The first-century Irish people didn’t leave any written versions of their own history. They did have a system of writing called
ogham
, but it didn’t appear until the sixth century CE and was mostly used for gravestone inscriptions. The stories remained in the memories of the bards and in the hearts of the people.

May they remain with us as well.

As a writer, I am sometimes called upon to read aloud from my books. I love seeing my readers’ reaction face to face, without the smoke, veils, and anonymity of the Internet. I will know straightaway just by looking at them if they’re not enjoying what I’ve written.

I will also know if they
do
like it.

It’s one thing to write a book and another to read from it. I know how to spell words like
yolk
and
espresso
and
Givenchy
, but reading them aloud is something else. For example, the yellow part of an egg is the “yoke.” I was pronouncing it “yolk” with an
l
. Sorry about that, folks.

So
now
what have I done? I’ve written a book filled with characters and places whose spelling often has little to do with how they should be pronounced. Welcome to the Romance of Romanization.

Not all languages use our alphabet. Some languages use a nonalphabetical system, such as the characters of written Chinese or the hieroglyphics of ancient Egypt. Romanization lets us take a word from Chinese, Arabic, Cherokee, Hawaiian, Nahuatl, or the Celtic tongue of Maeve’s people and represent the sound of that word in a way that we can read.
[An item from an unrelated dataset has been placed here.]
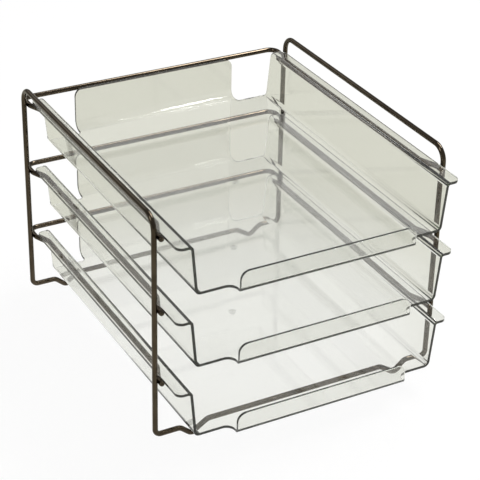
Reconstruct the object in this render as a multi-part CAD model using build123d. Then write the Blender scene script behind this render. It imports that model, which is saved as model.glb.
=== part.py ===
from build123d import *

import os
from math import radians, sin, tan

# A stack of three open letter trays. Each tray is one clear plastic moulding that hangs by its
# side flanges on a bent wire rail and slides out to the front, towards -Y. Two bent wire halves
# carry the rails and stand on four feet, which are dips in the bottom wires.
# Units are millimetres. The origin is on the floor, midway across the width and the depth.

# --- Driving dimensions: wire frame ---
wire_diameter = 4.76
post_spacing_x = 275.0
post_spacing_y = 274.0
bottom_wire_height = 10.6
top_wire_height = 220.6
top_bend_radius = 13.0
bottom_bend_radius = 5.5

# --- Driving dimensions: feet, placed inboard of the posts along the bottom wires ---
foot_low_point = 35.0
foot_outer_slope = radians(40.0)
foot_inner_slope = radians(33.0)
foot_shoulder_radius = 8.0
foot_low_radius = 6.0

# --- Driving dimensions: rails, welded inside the posts and jogged further in between them ---
lowest_rail_height = 64.3
rail_pitch = 69.1
level_names = ["lower", "middle", "upper"]
weld_set_down = 0.26
rail_end_overhang = 4.0
rail_jog_depth = 6.5
rail_jog_start = 3.0
rail_jog_end = 18.5
rail_jog_radius = 10.0
rail_back_setback = 15.0
rail_corner_radius = 9.0

# --- Driving dimensions: trays ---
tray_thickness = 2.6
tray_height = 46.0
flange_half_width = 132.7
flange_clearance = 0.3
flange_bend_radius = 1.5
flange_corner_radius = 6.0
wall_top_half_width = 121.3
wall_lean = radians(5.4)
floor_bend_radius = 5.5
tray_front_overhang = 33.0
tray_back_inset = 4.0

# --- Driving dimensions: lip and rear plate, which turn up from the middle of the floor ---
tongue_half_width = 82.8
tongue_front_root_radius = 8.0
tongue_back_root_radius = 4.0
lip_reach = 45.8
lip_height = 19.0
lip_bend_radius = 4.0
plate_setback = 9.0
plate_drop = 4.5
plate_bend_radius = 7.0
tongue_corner_radius = 8.0

# --- Driving dimensions: gate mark in the middle of a tray floor ---
gate_ring_radius = 3.5
gate_ring_width = 0.8
gate_dimple_radius = 1.2
gate_mark_depth = 0.4

# --- Worked out from the driving dimensions ---
wire_radius = wire_diameter / 2
post_x = post_spacing_x / 2
overall_depth = lip_reach + post_spacing_y + rail_back_setback + wire_radius
front_post_y = lip_reach - overall_depth / 2
rear_post_y = front_post_y + post_spacing_y
rail_end_x = post_x - wire_diameter + weld_set_down
rail_inner_x = rail_end_x - rail_jog_depth
flange_underside = tray_height - tray_thickness
floor_half_width = wall_top_half_width - flange_underside * tan(wall_lean)
tray_front_y = front_post_y - tray_front_overhang
tray_back_y = rear_post_y - tray_back_inset
lip_y = front_post_y - lip_reach
plate_y = rear_post_y + plate_setback + tray_thickness
plate_height = tray_height - plate_drop
gate_y = (lip_y + plate_y) / 2


def bent_wire(points, radii):
    """A round wire bent along straight runs, with an arc at each corner."""
    route = FilletPolyline(*points, radius=radii)
    return sweep((route ^ 0) * Circle(wire_radius), path=route)


def foot_points(side, y):
    """Corners of the dip that makes a foot, from its inner shoulder to its outer one."""
    both_slopes = sin(foot_outer_slope + foot_inner_slope)
    arc_lift = foot_low_radius * ((sin(foot_outer_slope) + sin(foot_inner_slope)) / both_slopes - 1)
    depth = bottom_wire_height - wire_radius + arc_lift
    inner_shoulder = foot_low_point + depth / tan(foot_inner_slope)
    outer_shoulder = foot_low_point - depth / tan(foot_outer_slope)
    return [
        (side * (post_x - inner_shoulder), y, bottom_wire_height),
        (side * (post_x - foot_low_point), y, bottom_wire_height - depth),
        (side * (post_x - outer_shoulder), y, bottom_wire_height),
    ]


def frame_wire(side):
    """One half of the frame: along the floor to a post, over the top and back along the floor."""
    points = [(0, front_post_y, bottom_wire_height)]
    points += foot_points(side, front_post_y)
    points += [
        (side * post_x, front_post_y, bottom_wire_height),
        (side * post_x, front_post_y, top_wire_height),
        (side * post_x, rear_post_y, top_wire_height),
        (side * post_x, rear_post_y, bottom_wire_height),
    ]
    points += reversed(foot_points(side, rear_post_y))
    points += [(0, rear_post_y, bottom_wire_height)]
    foot_radii = [foot_shoulder_radius, foot_low_radius, foot_shoulder_radius]
    corner_radii = [bottom_bend_radius, top_bend_radius, top_bend_radius, bottom_bend_radius]
    return bent_wire(points, foot_radii + corner_radii + foot_radii)


def rail_side_points(side, height):
    """One side of a rail from its front end: in line with its welds, jogged between the posts."""
    return [
        (side * rail_end_x, front_post_y - rail_end_overhang, height),
        (side * rail_end_x, front_post_y + rail_jog_start, height),
        (side * rail_inner_x, front_post_y + rail_jog_end, height),
        (side * rail_inner_x, rear_post_y - rail_jog_end, height),
        (side * rail_end_x, rear_post_y - rail_jog_start, height),
        (side * rail_end_x, rear_post_y + rail_back_setback, height),
    ]


def rail_wire(height):
    """A rail: two sides and the cross wire behind the rear posts, with its front ends rounded."""
    points = rail_side_points(-1, height) + list(reversed(rail_side_points(1, height)))
    side_radii = [rail_jog_radius] * 4
    corner_radii = [rail_corner_radius] * 2
    wire = bent_wire(points, side_radii + corner_radii + side_radii)
    for end in (points[0], points[-1]):
        wire += Pos(*end) * Sphere(wire_radius)
    return wire


def sheet_section(points, radii):
    """A moulded sheet seen from its end: its underside line, thickened towards the inside."""
    underside = FilletPolyline(*points, radius=radii)
    outline = Wire(underside.edges()).offset_2d(tray_thickness, side=Side.RIGHT)
    return make_face(outline.edges())


def tray_channel():
    """Floor, leaning side walls and flanges: one section drawn out from front to back."""
    half = [
        (flange_half_width, flange_underside),
        (wall_top_half_width, flange_underside),
        (floor_half_width, 0),
    ]
    points = half + [(-x, z) for x, z in reversed(half)]
    radii = [flange_bend_radius, floor_bend_radius, floor_bend_radius, flange_bend_radius]
    section = Plane.XZ * sheet_section(points, radii)
    back_y = tray_back_y + tongue_back_root_radius
    length = back_y - tray_front_y + tongue_front_root_radius
    return Pos(0, back_y, 0) * extrude(section, length)


def tray_tongue():
    """Front lip, middle of the floor and rear plate: one section drawn out across the tray."""
    points = [(plate_y, plate_height), (plate_y, 0), (lip_y, 0), (lip_y, lip_height)]
    radii = [plate_bend_radius + tray_thickness, lip_bend_radius]
    section = Plane.YZ * sheet_section(points, radii)
    tongue = extrude(section, tongue_half_width, both=True)
    top_ends = tongue.edges().filter_by(Axis.Y).filter_by(lambda edge: edge.center().Z > lip_height / 2)
    return fillet(top_ends, tongue_corner_radius)


def tray_plan():
    """The tray's outline from above, stepped in beside the lip and beside the rear plate."""
    half = [
        (tongue_half_width, lip_y),
        (tongue_half_width, tray_front_y),
        (flange_half_width, tray_front_y),
        (flange_half_width, tray_back_y),
        (tongue_half_width, tray_back_y),
        (tongue_half_width, plate_y),
    ]
    half_radii = [
        0,
        tongue_front_root_radius,
        flange_corner_radius,
        flange_corner_radius,
        tongue_back_root_radius,
        0,
    ]
    points = half + [(-x, y) for x, y in reversed(half)]
    radii = half_radii + list(reversed(half_radii))
    outline = FilletPolyline(*points, radius=radii, close=True)
    return make_face(outline.edges())


def gate_mark():
    """A shallow ring and dimple, left in the floor where the mould was filled."""
    ring = Circle(gate_ring_radius) - Circle(gate_ring_radius - gate_ring_width)
    mark = extrude(ring + Circle(gate_dimple_radius), -gate_mark_depth)
    return Pos(0, gate_y, tray_thickness) * mark


def tray():
    """A whole tray, standing on z = 0."""
    sheet = tray_channel() + tray_tongue()
    return (sheet & extrude(tray_plan(), tray_height)) - gate_mark()


os.makedirs("parts", exist_ok=True)

tray_on_floor = tray()
solids = {
    "left_frame_wire": frame_wire(-1),
    "right_frame_wire": frame_wire(1),
}
for level, name in enumerate(level_names):
    rail_height = lowest_rail_height + level * rail_pitch
    tray_lift = rail_height + wire_radius + flange_clearance - flange_underside
    solids[f"{name}_rail_wire"] = rail_wire(rail_height)
    solids[f"{name}_tray"] = Pos(0, 0, tray_lift) * tray_on_floor

for name, solid in solids.items():
    print(name, "volume", round(solid.volume), "valid", solid.is_valid)
    export_step(solid, f"parts/{name}.step")
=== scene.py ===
from math import cos, pi, radians, sin

import bpy
from mathutils import Matrix, Vector

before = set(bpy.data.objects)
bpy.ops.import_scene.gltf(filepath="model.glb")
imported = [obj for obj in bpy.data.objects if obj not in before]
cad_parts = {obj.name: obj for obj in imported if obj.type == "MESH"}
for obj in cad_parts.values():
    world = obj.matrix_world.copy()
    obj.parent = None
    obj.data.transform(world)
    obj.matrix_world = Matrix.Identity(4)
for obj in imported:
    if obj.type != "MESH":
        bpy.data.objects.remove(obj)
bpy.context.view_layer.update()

LEVELS = ["lower", "middle", "upper"]
SIDES = ["left", "right"]
TRAYS = [f"{level}_tray" for level in LEVELS]
WIRES = [f"{side}_frame_wire" for side in SIDES] + [f"{level}_rail_wire" for level in LEVELS]

# --- The photograph's camera, in metres and radians, with its sensor in millimetres ---
CAMERA_PLACE = (-0.6248, -1.1460, 0.8500)
CAMERA_TURN = 0.5045
CAMERA_DIP = 0.5197
CAMERA_ROLL = 0.023
FOCAL_PIXELS = 1651.1
IMAGE_PIXELS = 480
SENSOR_WIDTH = 36.0
NEAREST_SEEN = 0.05
FARTHEST_SEEN = 50.0

# --- Procedural noise: the range that nearly all of its values are in ---
NOISE_LOW = 0.35
NOISE_HIGH = 0.65

# --- Clear plastic: the absorption and its density set how fast light fades inside it ---
PLASTIC_COLOUR = (0.965, 0.965, 0.955)
PLASTIC_CLEARNESS = 0.98
PLASTIC_INDEX = 1.5
PLASTIC_ABSORPTION = (0.72, 0.77, 0.66)
PLASTIC_DENSITY = 25.0
PLASTIC_ROUGHNESS = (0.01, 0.03)
PLASTIC_WAVE_SCALE = 9.0
PLASTIC_WAVE_DETAIL = 1.0
PLASTIC_WAVE_BUMP = 0.06
PLASTIC_BUMP_DISTANCE = 0.002

# --- Plated wire ---
WIRE_COLOUR_DARK = (0.060, 0.047, 0.033)
WIRE_COLOUR_LIGHT = (0.092, 0.073, 0.052)
WIRE_ROUGHNESS = (0.06, 0.12)
WIRE_MOTTLE_SCALE = 45.0
WIRE_MOTTLE_DETAIL = 3.0
WIRE_GRAIN_SCALE = 900.0
WIRE_GRAIN_DETAIL = 2.0
WIRE_GRAIN_BUMP = 0.008
WIRE_GRAIN_DISTANCE = 0.0002

# --- Moulded edges ---
RIM_RADIUS = 0.0002
RIM_STEPS = 3
RIM_ANGLE = radians(35)
WELD_DISTANCE = 0.000002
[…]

I have no idea how the powers that be decide how to
represent the words of a particular language. Sometimes said powers even decide to change the previous Romanization. For example, the first dynasty of China—and the one that gave the country its name—was the
. This used to be Romanized as
Ch’in
, but now it’s
Qin
. Another example is the capital of China, once written in English as
Peking
but now written as
Beijing
. The change in Romanization happened in China in 1949 and then was slowly adopted by Western countries.